Other significant differences include the fact that criminal cases use a much more complex procedure to assess punishments and the fact that criminal defendants have greater access to jury fact-finding.[53] These substantive differences may affect the expected outcomes of a case, but they do not change the predictions of the model. Imagine that a plaintiff in a civil case has an 80% chance of victory, using the “preponderance of the evidence” standard.[54] In a criminal case, which uses the much stricter “reasonable doubt” standard, a prosecutor with the same strength of evidence might have only has a 40% chance of success.[55] While this difference is incredibly important from the parties’ perspectives, it does not affect the model’s predictions about decision-making so long as both parties agree on the chance of the claim’s success.

Another key distinction between the civil and criminal context involves the difference between ordinary plaintiffs and prosecutors. This difference implicates one of the basic assumptions in Shavell’s model. Shavell assumes that plaintiffs seek to maximize the expected payoff, but prosecutors, who also have the duty of ensuring justice, do not (in theory) seek to maximize punishment.[56] In Shavell’s model, a plaintiff who comes to believe that she is in the wrong would still like to win a payoff.[57] In the criminal context, a prosecutor who comes to believe that a defendant is innocent is ethically bound not to try the case.[58] Nonetheless, the fact that a prosecutor does not always want to maximize prison sentences should only make a difference in exceptional cases. If we assume that in the vast majority of criminal cases, the prosecutor believes that the defendant is guilty of the crime charged, then we may also assume that the prosecutor wants to win the case. Thus, absent the a case where a prosecutor comes to believe that a defendant is innocent, the key assumption in Shavell—that plaintiffs want to achieve the opposite goal of civil defendants —continues to hold true in the criminal context.
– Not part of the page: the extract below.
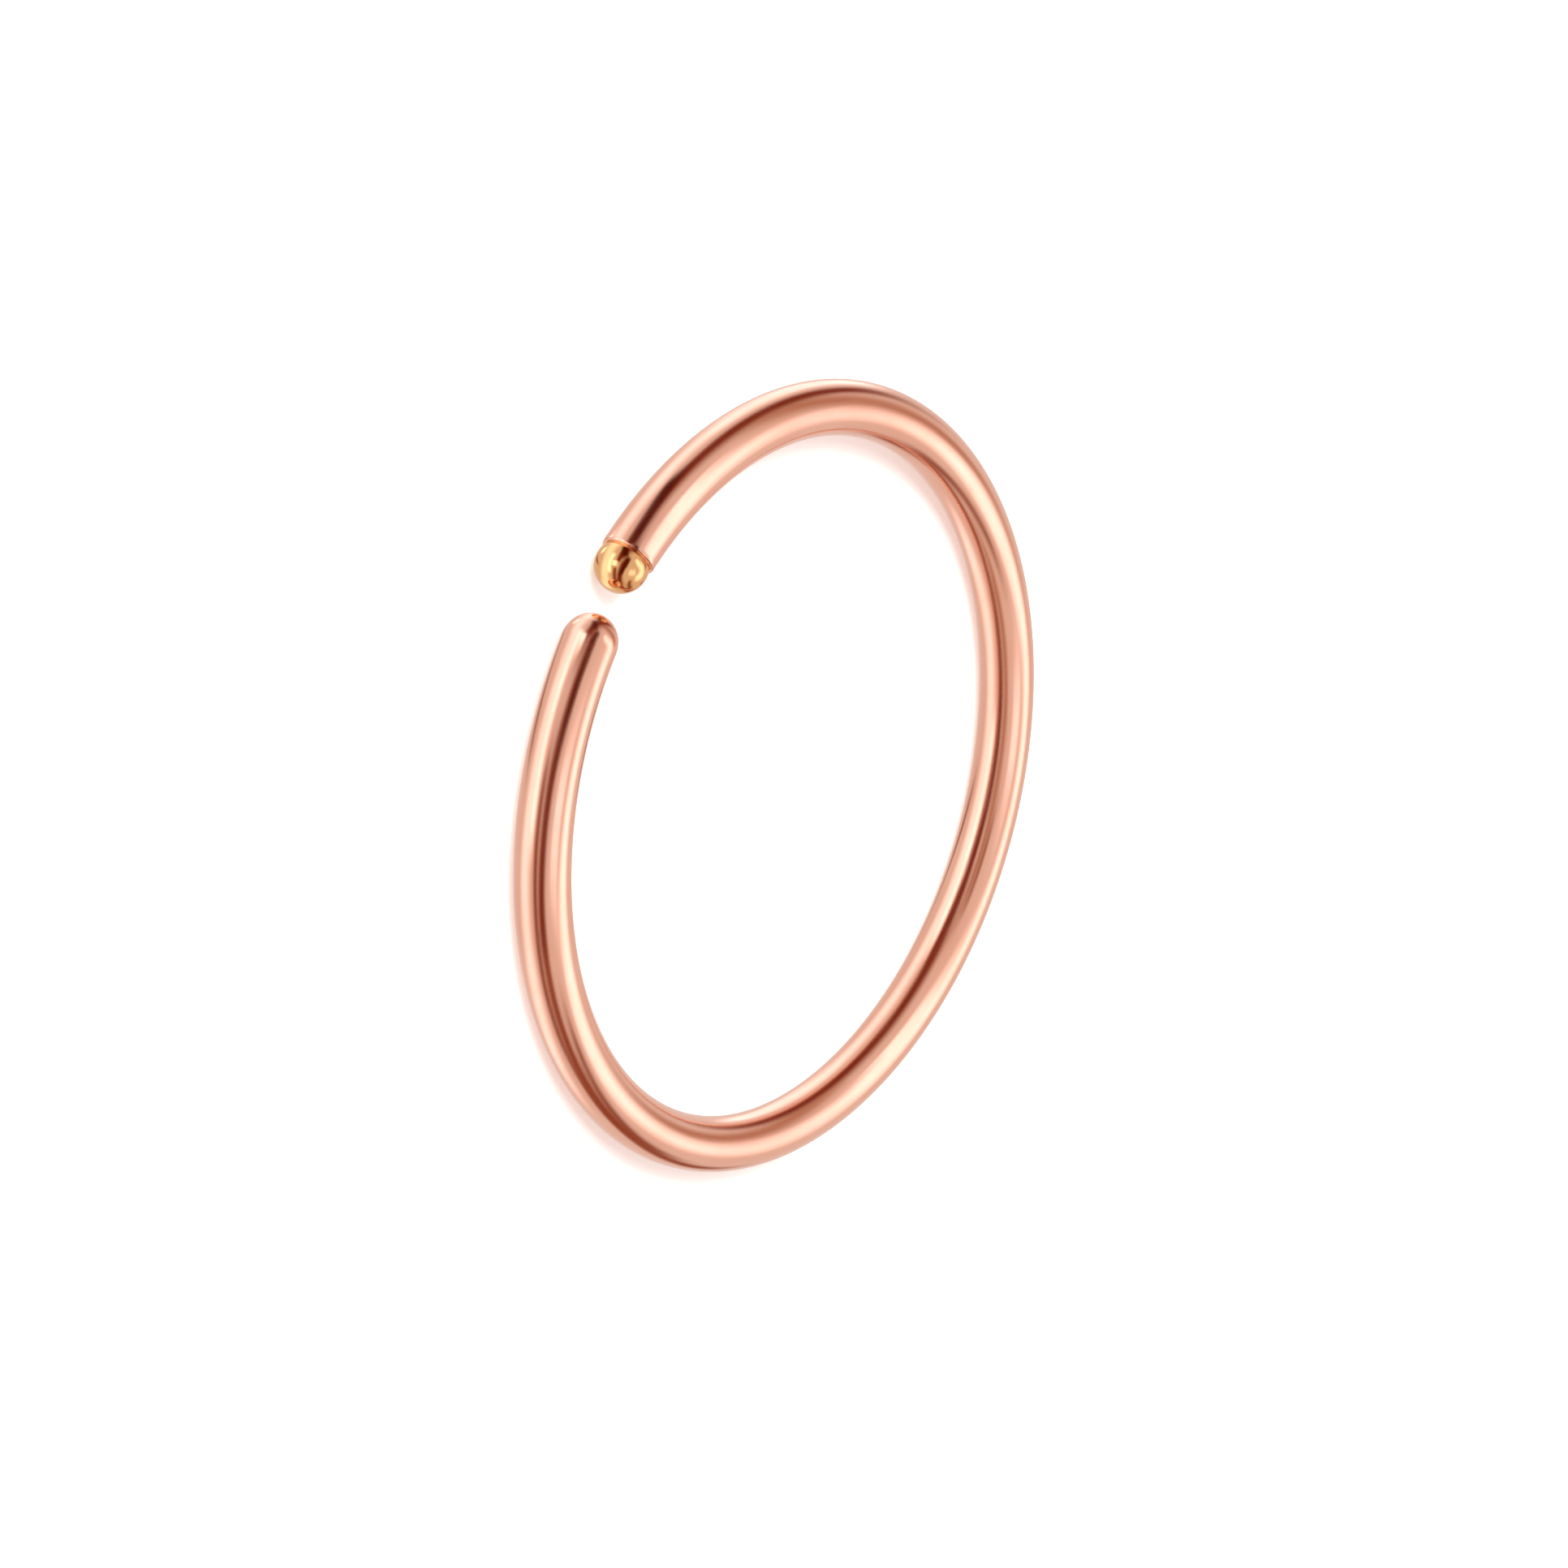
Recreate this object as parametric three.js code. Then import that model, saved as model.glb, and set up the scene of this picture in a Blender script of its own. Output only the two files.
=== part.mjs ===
// Nose ring: an open hoop of round polished wire with a ball end, in millimetres, +Z up.
//
// The hoop lies on its side, as it does on a table. Its axis is the Z axis, the lowest point of
// the wire is at z = 0, and the gap between its two ends faces -Y. One end of the wire is cut
// flat and carries a soldered ball. The other end is rounded. The hoop has been sprung open
// once: both ends stand a little outside its circle, and the plain end a little above the rest.
// Soldered metal is one piece of metal, so the hoop and its ball are one solid.

import * as THREE from 'three';

// Driving dimensions, in millimetres and degrees
const hoopInnerDiameter = 10.0;
const wireDiameter = 0.812;
const gapWidth = 0.39;
const gapDirection = 270;
const ballDiameter = 0.78;
const ballStandOff = 0.16;
const plainEndLength = 0.44;
const endOpening = 0.15;
const plainEndRise = 0.08;
const openedArc = 103;

// Fineness of the faceted surface
const wireSides = 24;
const wireSteps = 96;
const endSteps = 8;

// Sizes that follow from the driving ones. The wire is bent from the shoulder of its plain end,
// counterclockwise, to the flat cut under the ball, and both angles are counted from +X.
const wireRadius = wireDiameter / 2;
const ballRadius = ballDiameter / 2;
const centreLineRadius = hoopInnerDiameter / 2 + wireRadius;
const endRadius = centreLineRadius + endOpening;
const gapAngle = THREE.MathUtils.degToRad(gapDirection);
const shoulderAngle = gapAngle + (gapWidth / 2 + plainEndLength) / endRadius;
const flatCutAngle = gapAngle + 2 * Math.PI - (gapWidth / 2 + ballRadius + ballStandOff) / endRadius;

// The wire's centre line from the shoulder to the flat cut: a circle whose two arms leave it
// gently, each over its last stretch, as a share that grows from 0 to 1 at the arm's end
class CentreLine extends THREE.Curve {
  getPoint(share, point = new THREE.Vector3()) {
    const angle = THREE.MathUtils.lerp(shoulderAngle, flatCutAngle, share);
    const opened = THREE.MathUtils.degToRad(openedArc);
    const plainArm = Math.max(0, 1 - (angle - shoulderAngle) / opened) ** 2;
    const ballArm = Math.max(0, 1 - (flatCutAngle - angle) / opened) ** 2;
    const radius = centreLineRadius + endOpening * (plainArm + ballArm);
    const height = wireRadius + plainEndRise * plainArm;
    return point.set(radius * Math.cos(angle), radius * Math.sin(angle), height);
  }
}

const centreLine = new CentreLine();

// Sections of the rounded plain end, a half ellipse. A section has a radius, a share of the
// centre line, and a distance straight beyond that place, along the wire.
function plainEndSections() {
  return Array.from({ length: endSteps }, (_, step) => {
    const turn = ((step + 1) / endSteps) * (Math.PI / 2);
    return { share: 0, beyond: -plainEndLength * Math.cos(turn), radius: wireRadius * Math.sin(turn) };
  });
}

// Sections of the bent wire, all of the same radius, up to its flat cut
function wireSections() {
  return Array.from({ length: wireSteps }, (_, step) => (
    { share: (step + 1) / wireSteps, beyond: 0, radius: wireRadius }
  ));
}

// Sections of the ball, from where it comes out of the flat cut to next to its far point
function ballSections() {
  const ballSteps = 2 * endSteps;
  const neckTurn = Math.acos(-ballStandOff / ballRadius);
  return Array.from({ length: ballSteps }, (_, step) => {
    const turn = neckTurn * (1 - step / ballSteps);
    return {
      share: 1,
      beyond: ballStandOff + ballRadius * Math.cos(turn),
      radius: ballRadius * Math.sin(turn),
    };
  });
}

// The middle of a section, and the two directions across the wire there
function placeOf({ share, beyond }) {
  const forward = centreLine.getTangent(share);
  const outward = new THREE.Vector3().crossVectors(forward, new THREE.Vector3(0, 0, 1)).normalize();
  const upward = new THREE.Vector3().crossVectors(outward, forward);
  const middle = centreLine.getPoint(share).addScaledVector(forward, beyond);
  return { middle, outward, upward };
}

// The corners of a section, set round the wire's circle so that its flat sides touch it. One
// side is underneath, so the wire rests on a flat strip and has its full width.
function cornersOf(section) {
  const { middle, outward, upward } = placeOf(section);
  const cornerRadius = section.radius / Math.cos(Math.PI / wireSides);
  return Array.from({ length: wireSides }, (_, side) => {
    const turn = ((side + 0.5) / wireSides) * 2 * Math.PI;
    return middle.clone()
      .addScaledVector(outward, cornerRadius * Math.cos(turn))
      .addScaledVector(upward, cornerRadius * Math.sin(turn));
  });
}

// A closed surface over a row of sections, with one point before them and one after them
function closedSurface(firstTip, sections, lastTip) {
  const points = [firstTip, ...sections.flatMap(cornersOf), lastTip];
  const lastPoint = points.length - 1;
  const lastSection = sections.length - 1;
  const corner = (section, side) => 1 + section * wireSides + (side % wireSides);

  const faces = [];
  for (let side = 0; side < wireSides; side += 1) {
    faces.push(0, corner(0, side), corner(0, side + 1));
    for (let section = 0; section < lastSection; section += 1) {
      const [near, nearNext] = [corner(section, side), corner(section, side + 1)];
      const [far, farNext] = [corner(section + 1, side), corner(section + 1, side + 1)];
      faces.push(near, far, farNext, near, farNext, nearNext);
    }
    faces.push(lastPoint, corner(lastSection, side + 1), corner(lastSection, side));
  }

  const geometry = new THREE.BufferGeometry().setFromPoints(points);
  geometry.setIndex(faces);
  geometry.computeVertexNormals();
  return geometry;
}

function hoopWithBallEnd() {
  const plainTip = placeOf({ share: 0, beyond: -plainEndLength }).middle;
  const ballTip = placeOf({ share: 1, beyond: ballStandOff + ballRadius }).middle;
  const sections = [...plainEndSections(), ...wireSections(), ...ballSections()];
  const roseGold = new THREE.MeshStandardMaterial({
    color: 0xe6a98b,
    metalness: 1.0,
    roughness: 0.12,
  });
  const hoop = new THREE.Mesh(closedSurface(plainTip, sections, ballTip), roseGold);
  hoop.name = 'hoop_with_ball_end';
  return hoop;
}

const noseRing = new THREE.Group();
noseRing.add(hoopWithBallEnd());

export default noseRing;
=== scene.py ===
"""A nose ring of polished gold wire with a ball end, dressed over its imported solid.

The bent wire is a smooth sweep along the solid's own centre line, in rose gold. The ball that is
soldered to its flat cut is yellow gold. Around the ring stand a pale floor, soft white light,
the cloths that the polished metal mirrors, and the camera. Lengths are in metres, and angles are
in radians where nothing else is said.
"""

import logging
import math
from dataclasses import dataclass
from enum import Enum
from typing import Any, NamedTuple

import bmesh
import bpy
from mathutils import Matrix, Vector

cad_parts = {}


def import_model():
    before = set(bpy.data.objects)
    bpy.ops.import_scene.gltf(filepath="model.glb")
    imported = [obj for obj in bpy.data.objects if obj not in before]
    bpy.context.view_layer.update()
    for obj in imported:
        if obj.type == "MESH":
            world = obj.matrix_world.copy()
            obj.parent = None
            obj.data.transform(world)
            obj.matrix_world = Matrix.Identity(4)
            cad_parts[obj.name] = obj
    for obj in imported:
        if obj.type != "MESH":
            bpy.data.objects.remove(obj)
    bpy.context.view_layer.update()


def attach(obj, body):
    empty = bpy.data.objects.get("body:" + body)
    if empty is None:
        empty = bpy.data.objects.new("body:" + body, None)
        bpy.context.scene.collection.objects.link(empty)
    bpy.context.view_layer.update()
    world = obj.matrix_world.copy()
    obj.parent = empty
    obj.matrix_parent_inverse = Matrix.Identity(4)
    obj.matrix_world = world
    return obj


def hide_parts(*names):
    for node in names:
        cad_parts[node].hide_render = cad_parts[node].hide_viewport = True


MM = 0.001
QUARTER_TURN = math.pi / 2
SMALL_TURN = 1e-4
SOLID = "hoop_with_ball_end"

log = logging.getLogger("nose_ring")

Socket = bpy.types.NodeSocket
Sockets = dict[str, Socket]


def linear(colour: str) -> tuple[float, float, float, float]:
    """Turns an sRGB hex colour into Blender's linear one.

    Args:
        colour: Six hex digits, red first.

    Returns:
        Red, green, blue and an alpha of 1.
    """
    shares = [int(colour[place:place + 2], 16) / 255 for place in (0, 2, 4)]
    red, green, blue = (
        share / 12.92 if share <= 0.04045 else ((share + 0.055) / 1.055) ** 2.4
        for share in shares
    )
    return red, green, blue, 1.0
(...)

  1. The New Theoretical Model of Criminal Discovery

The civil model of discovery yields two predictions that should also hold true for the criminal context. First, liberal discovery will increase the number of plea bargains because it increases the inculpatory information that a prosecutor must share.[59] As a result, defendants will no longer have to guess the strength of a prosecutor’s case and fewer defendants will reject a plea bargain because they make a mistaken guess about their likelihood of winning at trial. Second, case lengths will be generally shorter. Although a case that leads to settlement could, in theory, last as long as or longer than a case that ends in trial, it seems unlikely that this will be true on average. Trials take much more preparation: juries must be selected, evidence must be gathered, and cases must be presented. Further, a trial will only occur after the breakdown of settlement discussions. While cases that end in plea bargains could conceivably end very quickly, even before discovery occurs, cases that end in trial will only occur after discovery and the resolution of any collateral issues, like the admissibility of evidence and the defendant’s ability to stand trial. As such, if liberal discovery leads to more settlements, then cases will be shorter on average.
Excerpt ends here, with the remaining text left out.